Hay guerras que nunca acaban, aunque
una fugaz tregua haga soñar con el fin de una larga agonía. Suelo
hablar de los prejuicios y de la lucha por la igualdad a la que todo
emigrante se enfrenta al desembarcar en tierra ajena, pero ese
combate se empequeñece si lo comparamos con el que se encuentran
ellas al nacer. El pasado ocho de marzo nos recordaron que su
espíritu guerrero no se rendirá nunca y por eso quiero contar una
de las historias de emigración más especiales que conozco: la de la
mujer con la que comparto cada día de mi vida.
Ella pasó su infancia en la comunista
Rumanía de Ceaucescu. Sabe lo que significa ir a una tienda con una
tarjeta de racionamiento y volver a su casa con las manos vacías. No
había comida para todos y, en una familia numerosa, tomar un trozo
de chocolate era un raro momento de celebración. Una vecina la
llamaba francesa, sin saber por qué, como si de alguna manera
ya supiera lo que el destino tenía preparado para ella. Solía leer
libros de aventuras e imaginar que visitaba sus exóticos parajes,
lejos de un país demasiado encerrado en sí mismo. Después llegó
la revolución, la caída del déspota dictador y el comienzo de un
largo período de apertura que continúa en la actualidad.
Ella estudió en la universidad de
Bucarest, aunque dejó la ciudad tras acabar su carrera, sin verla
convertida en la vibrante capital europea que es hoy. Una beca la
llevó a estudiar un máster en Creta, donde sucumbió ante los
encantos de una Grecia que la acogió como una turista más. Pero
llegar hasta allí no fue tarea fácil. Ser mujer y emigrante no
estaba bien visto en una época en que la apreciada belleza de las
mujeres del Este las convertía en blanco fácil de redes de
prostitución. En la embajada griega le reconocieron que trataban de
impedir que jóvenes como ella llegaran a su país. Al final se alió
con un grupo de mujeres que compartían el mismo objetivo, luchó
contra todas las trabas imaginables y obtuvo el visado que le
permitió coger su ansiado autobús hacia la libertad.

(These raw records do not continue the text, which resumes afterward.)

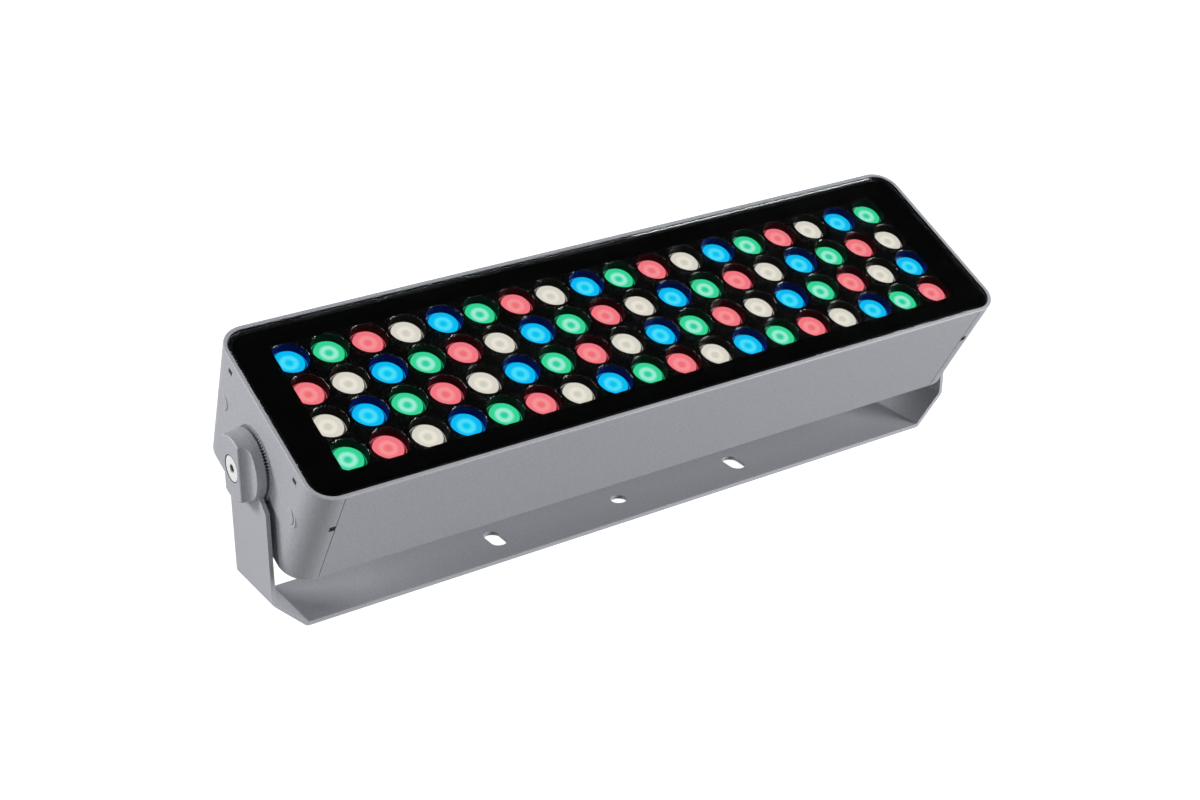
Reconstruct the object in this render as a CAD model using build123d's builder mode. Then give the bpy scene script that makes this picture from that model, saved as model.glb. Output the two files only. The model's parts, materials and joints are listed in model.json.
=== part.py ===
from build123d import *
import math
import os

os.makedirs("parts", exist_ok=True)

# Outdoor wall washer: a long light head that tilts between the arms of a folded yoke.
# Frame: origin at the middle of the yoke's base, on the face that meets the wall or floor,
# +Z up, +X along the LED rows, -Y towards the side that the tilted glass faces.
# Head heights are measured from the pivot axis along the normal of the glass.
# All lengths are in millimetres, all angles in degrees.

# ---------------------------------------------------------------- driving dimensions
tilt = 25.0                 # of the glass from level, as the lamp stands
pivot_height = 100.0

# LED grid and the black plate with a well for each LED
led_columns = 18
led_rows = 4
led_pitch = 25.0
well_wall = 3.1             # thinnest wall between two wells
well_land = 0.1             # flat left between the rounded mouths of two wells
plate_end_margin = 5.55
plate_side_margin = 4.55
plate_gap = 0.25            # round the plate, in the opening of the housing
plate_headroom = 0.3        # between plate and glass
skirt_thickness = 1.6

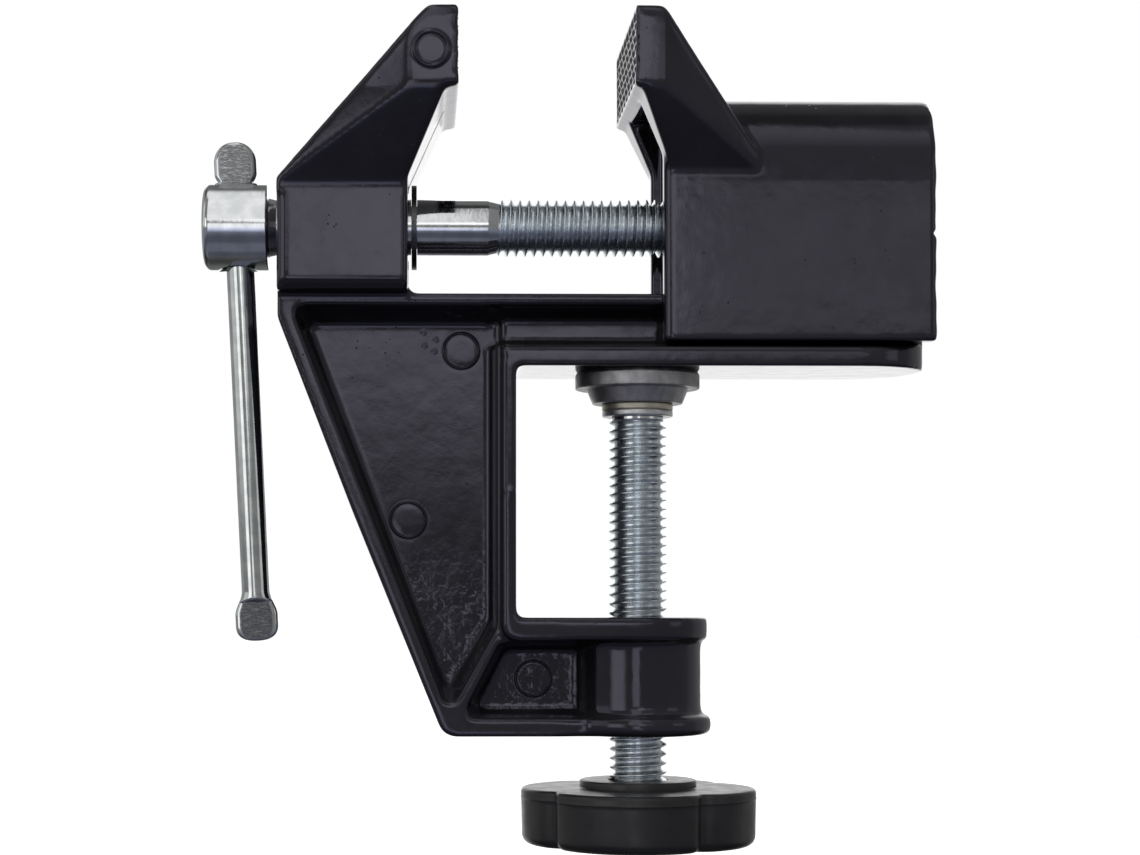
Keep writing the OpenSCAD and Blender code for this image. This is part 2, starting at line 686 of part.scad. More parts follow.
// Heights of the stack under the guide, down the clamp screw
pad_low = -pad_t - cone_h;
ring_top = pad_low - face_gap;
washer_top = ring_top - washer_t;
shoulder_z = washer_top - washer_t;
knob_top = arm_low - knob_drop;
grip_top = knob_top - collar_h;
grip_low = grip_top - knob_h;
hex_top = grip_top - 1.6;
rivet_top = -0.35;
neck_hole_r = rivet_neck_r + turn_gap;

module swivel_pad() {
    sink = -rivet_top + rivet_t + turn_gap;
    edge = 0.15;
    top_edge = [0.3, 0.45];
    color([0.42, 0.42, 0.42]) rotate_extrude() polygon([
        [neck_hole_r, pad_low], [cone_low_r, pad_low], [cone_top_r, -pad_t],
        [pad_r - edge, -pad_t], [pad_r, -pad_t + edge],
        [pad_r, -top_edge[1]], [pad_r - top_edge[0], 0],
        [rivet_r + turn_gap, 0], [rivet_r + turn_gap, -sink], [neck_hole_r, -sink]]);
}

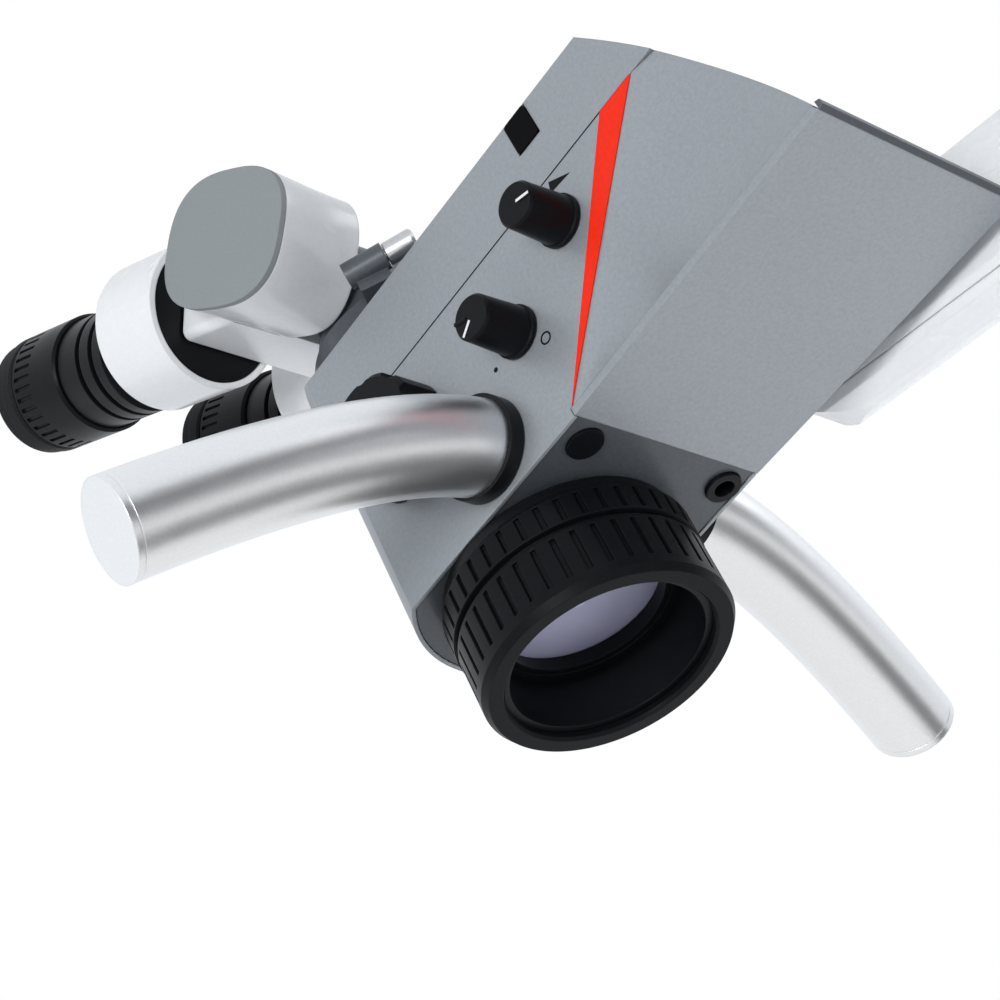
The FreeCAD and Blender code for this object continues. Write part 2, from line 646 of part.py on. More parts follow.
eye = turned([(eye_bore, 50.0), (eye_tube_r, 50.0), (eye_tube_r, sleeve_out + 0.1),
              (groove_r - 0.2, sleeve_out + 0.1), (groove_r - 0.2, 69.4), (eye_neck_r, 69.8),
              (eye_neck_r, 73.6), (groove_r, 74.0), (groove_r, 75.6), (eye_neck_r, 76.0),
              (eye_neck_r, 80.6), (groove_r, 81.0), (groove_r, 82.6), (eye_neck_r, 83.0),
              (eye_neck_r, dioptre_in - 0.6), (ring_seat_r, dioptre_in - 0.6), (ring_seat_r, cup_out - 8.0),
              (eye_barrel_r, cup_out - 8.0), (eye_barrel_r, cup_out - 2.6), (eye_bore, cup_out - 2.6)])
both("eyepiece_tube", offset(eye, eye_dx, eye_db))
ring_body = turned([(ring_seat_r + run_gap, dioptre_in), (eye_r - 0.8, dioptre_in), (eye_r, dioptre_in + 0.8),
                    (eye_r, dioptre_out - 1.0), (eye_r - 1.0, dioptre_out),
                    (ring_seat_r + run_gap, dioptre_out)])
grips = joined(ribbed(36, eye_r + 1, eye_r - 0.7, dioptre_in + 14.0, dioptre_out - 2.0, 0.5),
               rod("z", (0, 0), eye_r + 1, dioptre_in - 1, dioptre_in + 14.0),
               rod("z", (0, 0), eye_r + 1, dioptre_out - 2.0, dioptre_out + 1))
both("dioptre_ring", offset(ring_body.common(grips), eye_dx, eye_db))
cup = turned([(ring_seat_r + 0.1, cup_in), (eye_r - 0.6, cup_in), (eye_r, cup_in + 1.0), (eye_r, cup_in + 5.0),
              (eye_r - 0.7, cup_in + 6.0), (eye_r - 0.7, cup_out - 1.6), (eye_r - 2.0, cup_out),
              (eye_r - 4.4, cup_out - 0.6), (eye_r - 5.4, cup_out - 5.5), (ring_seat_r - 2.5, cup_out - 7.6),
              (ring_seat_r + 0.1, cup_out - 7.6)])
both("eyecup", offset(cup, eye_dx, eye_db))
glass = turned([(0, cup_out - 12.0), (eye_bore - 0.2, cup_out - 12.0), (eye_bore - 0.2, cup_out - 9.5),
                (eye_bore - 5.0, cup_out - 8.6), (0, cup_out - 8.3)])
both("eye_lens", offset(glass, eye_dx, eye_db))

tilt_place = FreeCAD.Placement(V(0, pivot_y, pivot_z), FreeCAD.Rotation(V(1, 0, 0), -(90.0 - incline)))
for name in in_tilt:
    parts[name] = parts[name].transformed(tilt_place.toMatrix(), True)
in_head.extend(in_tilt)

head_place = FreeCAD.Placement(V(-arm_x, arm_reach, -arm_drop), FreeCAD.Rotation(V(1, 0, 0), -tilt_rest))
head_place = head_place.multiply(FreeCAD.Placement(V(0, -pivot_head[0], -pivot_head[1]), FreeCAD.Rotation()))
for name in in_head:
    parts[name] = parts[name].transformed(head_place.toMatrix(), True)


# Arm, drawn in the shared frame. The origin is where the spigot leaves its flange.
def arm_outline(inset, z0, z1, c):
    half = arm_half - inset
    low = -arm_drop - arm_high + inset
    top = -arm_drop + arm_high - inset
    side = slab_x([(0, low), (arm_reach, low), (arm_reach, top), (0, top)], -half, half)
    side = side.fuse(rod("x", pivot_row, arm_high - inset, -half, half))
    edge = [(half - c, low), (half - 0.3 * c, low + 0.3 * c), (half, low + c), (half, top - 2), (half - 2, top)]
    bar = side.common(slab_y([(-x, z) for x, z in reversed(edge)] + edge, -5, arm_reach + 2 * arm_high))
    r = boss_r - inset
    boss = turned([(0, low), (r - c, low), (r - 0.3 * c, low + 0.3 * c), (r, low + c),
                   (r, top - 2), (r - 2, top), (0, top)])
    return joined(bar, boss).common(box(-2 * boss_r, 2 * boss_r, -2 * boss_r, arm_reach + 2 * arm_high, z0, z1))


pivot_row = (arm_reach, -arm_drop)
arm_top = -arm_drop + arm_high
arm_low = -arm_drop - arm_high
arm_seam = arm_low + arm_seam_up
arm_wall = 2.6
bush_r = 12.0
hub_top = -flange_thick - 0.4
core = arm_outline(arm_wall, arm_low - 1, 0, arm_round - 2)
upper = arm_outline(0, arm_seam + 0.1, arm_top + 1, arm_round).cut(core)
upper = less(upper, rod("z", (0, 0), boss_r - arm_wall + 0.1, -arm_drop, 0),
             rod("x", pivot_row, bush_r + seat, -past_side, 0))
arm("arm_upper", upper)
under = arm_outline(0, arm_low - 1, arm_seam - 0.1, arm_round).cut(core)
under = under.cut(rod("z", (0, 0), nut_r + 0.6, arm_low - 1, arm_low + 10))
arm("arm_lower", under)

beam = joined(arm_outline(arm_wall + seat, arm_low - 1, 0, arm_round - 2),
              rod("z", (0, 0), boss_r - arm_wall - seat, -arm_drop, hub_top))
first = boss_r + 11.0
pitch = (arm_reach - arm_high - first - 8.0) / window_count
for k in range(window_count):
    mid = first + (k + 0.5) * pitch
    half_len = pitch / 2 - 5.0
    beam = beam.cut(box(-boss_r, boss_r, mid - half_len, mid + half_len,
                        -arm_drop - beam_window, -arm_drop + beam_window))
beam = less(beam, rod("x", pivot_row, bush_r + 0.05, -40, 40), rod("z", (0, 0), liner_r + 0.1, arm_low - 1, 0))
arm("arm_beam", beam)
arm("tilt_bush", tube("x", pivot_row, bush_r, shaft_r + run_gap, -arm_half + 0.4, 2.5))
liner = joined(tube("z", (0, 0), liner_r, journal_r + run_gap, arm_low + 3.0, hub_top),
               tube("z", (0, 0), 20.0, journal_r + run_gap, hub_top, -flange_thick - 0.05))
arm("swivel_liner", liner)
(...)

Una vez acabado su máster, tras dos
años en la idílica isla griega, se dejó llevar por una vida que
seguía reservándole sorpresas lejos de su tierra natal. Obtuvo una
plaza para hacer un doctorado en Turín, pero esta vez no consiguió
el visado: Italia era un destino demasiado cotizado por los
emigrantes rumanos. La similitud entre las lenguas de ambos países
les servía de incentivo para buscar allí un futuro mejor. Ella no
se dio por vencida y siguió intentándolo hasta conseguir lo que
necesitaba para descubrir un nuevo país. Italia la acogió con más
frialdad de la que esperaba, pero eso no le impidió aprovechar su
estancia, aprender la lengua y conocer a las personas que darían un
vuelco a su vida. Una de ellas fue una simpática murciana que acabó
invitándola a su boda. Y así, sin saberlo, ella pisó durante unos
días la tierra donde yo vivía. Tal vez nos encontramos por la
calle, nuestras miradas se cruzaron y decidieron que el momento
todavía no había llegado.
Cuatro años después de su llegada a
Turín, volvió a echar los dados, deseosa por saber qué había
dispuesto el azar para ella. Era la tercera ocasión en que cambiaba
de país y se abría paso en un nuevo mundo sin conocer a nadie, sin
una cara amiga que le tendiera una mano. Pero esta vez había algo
distinto: desde su llegada a Francia, se sintió como en casa. La
amabilidad de sus gentes y las comodidades del país se convirtieron
en un inesperado apoyo que no había encontrado antes. Una plaza de
postdoctorado la llevó hasta Dijon, donde dos años pasaron con más
rapidez de la que en un principio imaginó. Su contrato llegó a su
fin y se enfrentó a una nueva encrucijada, pues estaba cansada de
tantos cambios y no quería empezar una vez más en un lugar
desconocido.
En ese momento conocí a aquella rumana
que había recorrido media Europa entre estudios, trabajos, congresos
y viajes, que se había convertido en la protagonista de uno de los
libros de aventuras que con tanta ilusión leía de niña. La vida
también me había colocado en una difícil encrucijada, hace seis
años, y no sabía cómo salir de ella. Cuando escuché el nombre de
mi ciudad natal salir de sus labios, un extraño eco se produjo en mi
interior. Ambos nos rendimos ante una incontestable certeza: nuestras
trayectorias, tan alejadas, tan distintas, habían encontrado el
lugar común que justificaba el camino ya recorrido. Compartimos las
ganas por encontrar un puerto donde amarrar con seguridad. Nada había
sido en balde. Nada había sucedido por azar.